Welcome back to 2008. No, not here in the United States, but in China, where a banking crisis appears to still be brewing, in spite of the fact that short-term interest rates have backed away from the record levels they hit on Thursday, when for one brief moment, China’s ultra-short term lending rate – the Chinese version of LIBOR – spiked to a mind-boggling 28 percent. (After spending most of Thursday hovering at around 11 percent or 12 percent, it settled back down to 8.49 percent.) One measure of how dramatic the events of last week were: The Bank of China, one of the country’s largest financial institutions, had to declare publicly that it hadn’t defaulted on a loan.
While it may feel as if this is Lehman Brothers all over again, that’s not really the case. China’s government has the cash and the clout to ensure that a liquidity crunch doesn’t demolish the country’s entire financial infrastructure. If anything, the current crisis has been provoked by the central bank as a kind of melodramatic wake-up call to the financial institutions it oversees, as a reminder of what is amiss in China’s financial system and in particular the infamous shadow banking system, which has become as powerful a force there in recent years as it was in the United States before our own financial crisis.
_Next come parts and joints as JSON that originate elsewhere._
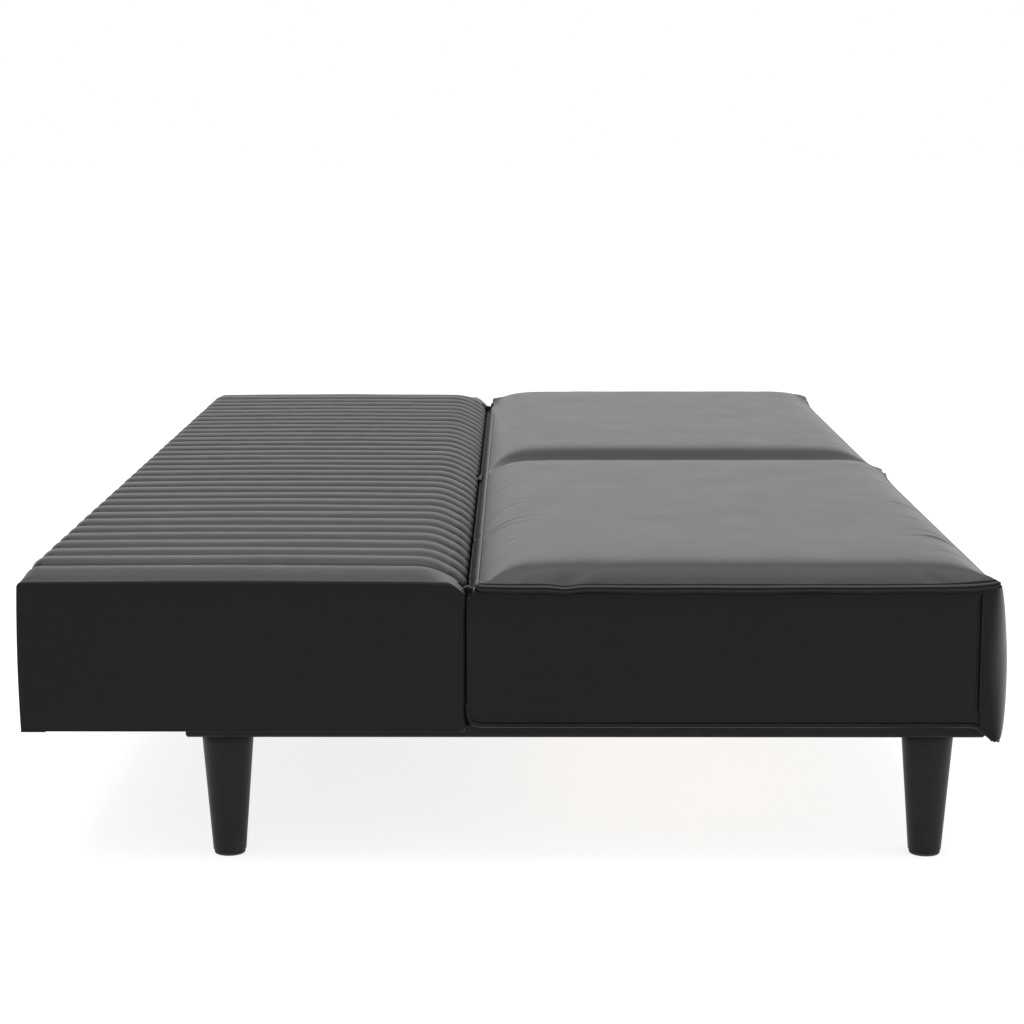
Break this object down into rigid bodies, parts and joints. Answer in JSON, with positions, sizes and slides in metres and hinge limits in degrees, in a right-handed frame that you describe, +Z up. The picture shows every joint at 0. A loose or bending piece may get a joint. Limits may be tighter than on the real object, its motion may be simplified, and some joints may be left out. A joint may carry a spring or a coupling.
{
  "type": "click-clack sofa bed",
  "caption": "Two-seat faux-leather click-clack sofa bed on four tapered legs, shown flat as a bed; its ribbed back folds up in three positions.",
  "frame": {"origin": "floor level, at the centre of the overall bounding box seen from above", "axes": "X along the sofa, the seat's front faces -Y, Z up; rest pose is the flat bed"},
  "size_m": [1.68, 0.993, 0.317],
  "materials": {
    "ribbed_faux_leather": "satin",
    "smooth_faux_leather": "satin",
    "foam": "matte",
    "black_lining": "matte",
    "plywood": "matte",
    "timber": "matte",
    "black_painted_timber": "satin",
    "black_legs": "satin",
    "black_steel": "satin",
    "zinc_steel": "satin",
    "rubber": "matte"
  },
  "bodies": {
    "base": {"base_centre_rail": "black_painted_timber", "base_front_rail": "black_painted_timber", "base_left_rail": "black_painted_timber", "base_rear_rail": "black_painted_timber", "base_right_rail": "black_painted_timber", "foot_glide_front_left": "rubber", "foot_glide_front_right": "rubber", "foot_glide_rear_left": "rubber", "foot_glide_rear_right": "rubber", "hinge_pin": "black_steel", "hinge_seat_leaf": "black_steel", "leg_bolt_front_left": "zinc_steel", "leg_bolt_front_right": "zinc_steel", "leg_bolt_rear_left": "zinc_steel", "leg_bolt_rear_right": "zinc_steel", "leg_front_left": "black_legs", "leg_front_right": "black_legs", "leg_rear_left": "black_legs", "leg_rear_right": "black_legs", "pawl_pin_left": "black_steel", "pawl_pin_right": "black_steel", "pawl_spring_left": "zinc_steel", "pawl_spring_right": "zinc_steel", "pivot_pin_left": "black_steel", "pivot_pin_right": "black_steel", "rest_bumper_left": "rubber", "rest_bumper_right": "rubber", "seat_centre_rail": "timber", "seat_cushion_left": "smooth_faux_leather", "seat_cushion_right": "smooth_faux_leather", "seat_deck": "plywood", "seat_foam": "foam", "seat_front_panel": "smooth_faux_leather", "seat_front_rail": "timber", "seat_left_end_panel": "smooth_faux_leather", "seat_left_rail": "timber", "seat_plate_left": "black_steel", "seat_plate_right": "black_steel", "seat_rear_panel": "smooth_faux_leather", "seat_rear_rail": "timber", "seat_right_end_panel": "smooth_faux_leather", "seat_right_rail": "timber"},
    "back": {"back_centre_stile": "timber", "back_cushion_left": "ribbed_faux_leather", "back_cushion_right": "ribbed_faux_leather", "back_dust_cover": "black_lining", "back_foam": "foam", "back_inner_rail": "timber", "back_left_end_panel": "smooth_faux_leather", "back_left_stile": "timber", "back_outer_rail": "timber", "back_panel": "plywood", "back_right_end_panel": "smooth_faux_leather", "back_right_stile": "timber", "hinge_back_leaf": "black_steel", "recline_arm_left": "black_steel", "recline_arm_right": "black_steel"},
    "left_catch": {"pawl_left": "zinc_steel"},
    "right_catch": {"pawl_right": "zinc_steel"}
  },
  "joints": [
    {"name": "back_recline", "type": "hinge", "parent": "base", "child": "back", "pos_m": [0, 0.0457, 0.278], "axis": [1, 0, 0], "range_deg": [0, 65.5]},
    {"name": "left_pawl_lift", "type": "hinge", "parent": "base", "child": "left_catch", "pos_m": [0.8045, 0.004, 0.215], "axis": [-1, 0, 0], "range_deg": [0, 12], "stiffness_Nm_per_rad": 0.2, "springref_deg": -34.38},
    {"name": "right_pawl_lift", "type": "hinge", "parent": "base", "child": "right_catch", "pos_m": [-0.8045, 0.004, 0.215], "axis": [-1, 0, 0], "range_deg": [0, 12], "stiffness_Nm_per_rad": 0.2, "springref_deg": -34.38}
  ]
}
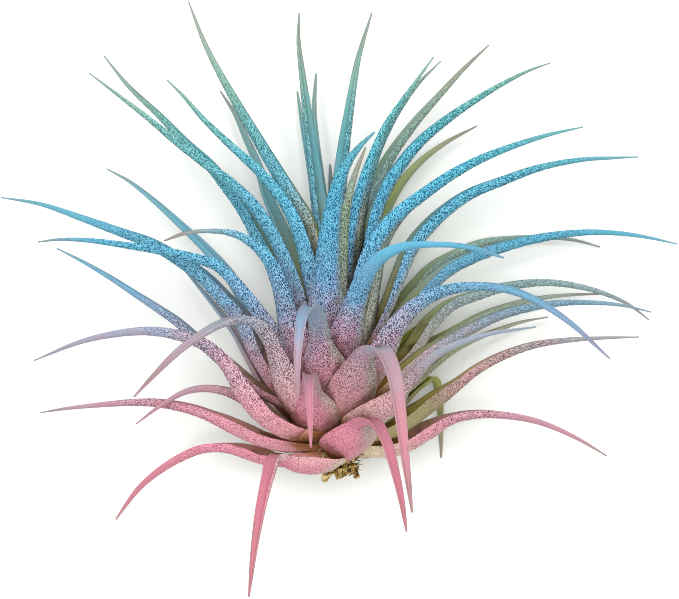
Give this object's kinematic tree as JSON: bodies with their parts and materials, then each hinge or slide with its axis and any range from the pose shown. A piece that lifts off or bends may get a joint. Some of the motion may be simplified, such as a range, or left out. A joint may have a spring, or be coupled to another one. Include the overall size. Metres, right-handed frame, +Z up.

At its heart, the problem seems to be that the evolution of China’s financial system hasn’t kept pace with that of its role in the global economy. That has been complicated by the central role of the government in handling the economy and monetary policy, which is far more hands on than in North America or Europe. For instance, only four years ago the Chinese government was prodding banks into lending to local governments to fund big infrastructure products, some of which would never have passed muster with a credit committee on their merits. There is the fact that China’s central bankers have chosen to encourage the development of the money market, as an open alternative to the former approach in which the People’s Bank of China simply told banks how much they could lend and on what terms. That has fueled the explosion in the repo market (in which banks use government bonds as security for ultra-short term loans) from a mere 11 trillion RMB six years ago to 136 trillion RMB by 2012.
Then there is the role of the retail investment community in China – a group that, some suggest, views an investment that they hold for more than 90 days as a long-term play. Little wonder, then, that these investors have flocked to a wave of new wealth management products, sold by banks and offering above-market yields. Now the banks that marketed those products are scrambling to find the cash to meet quarter-end repayments – and finding it tough.
Is the central bank trying to tell lenders – in a particularly heavy-handed manner – that they have been engaging in excessively risky lending? Fitch Ratings, which has chronicled the evolution of these products, warned that some financial institutions may be unable to pay back “in full and on time” the estimated $245 billion of these products coming due before the end of June. That may just be part of the problems: Across the board, China’s banks have become increasingly reliant on short-term funding to meet long-term obligations, a mismatch that becomes unmanageable when interest rates spike as they did earlier this week.
China’s monetary policymakers clearly opted to engineer their own crisis rather than wait for the markets to self-destruct on their own timetable. For days leading up to the near-paralysis of the markets on Thursday, they had rejected the pleas by banks to inject cash into the financial system. When they did eventually act – or at least, that’s the word on the street in Beijing and Shanghai – it wasn’t openly, via an announcement, but in a person-to-person communication, offering targeted cash infusions into some of the biggest Chinese institutions. That proved just enough to ward off catastrophe, but still leaves those short-term lending rates at roughly double their usual levels. In other words, it’s still enough to wreak havoc on those lenders that the government would like to see out of business or to which it wants to teach a memorable lesson.
What Chinese central bankers appear to be doing is teaching the financial institutions they oversee the hard way what it means to be part of a sustainable financial system. It’s tough love, as if a parent allowed their toddler to burn himself on the stove once or twice to teach him that it’s dangerous rather than simply telling him not to touch.
The ramifications for the rest of us? Well, the drama isn’t over. As the end of the month approaches, the need for short-term cash on the part of China’s financial institutions is likely to grow, and the central bankers, playing hardball, may not be willing to ante up. At the very least, the uncertainty will create turmoil not only in Chinese credit markets but also for stocks: already down several percentage points last week, the odds are that they are likely to fall still further.
Combined with the freefall in Brazil’s markets in response to that country’s own economic decline as well as a wave of protests in the country, it may be time (if you haven’t done so already) to scale back your involvement in emerging markets on a broad basis, or to look for a way to play some of the pockets of relative growth in that arena, such as the Philippines, via an ETF. Assets have been fleeing the asset class for several weeks, and the news from China suggests that is only likely to continue, and that you’ll have a chance down the road to jump back in at much, much lower prices.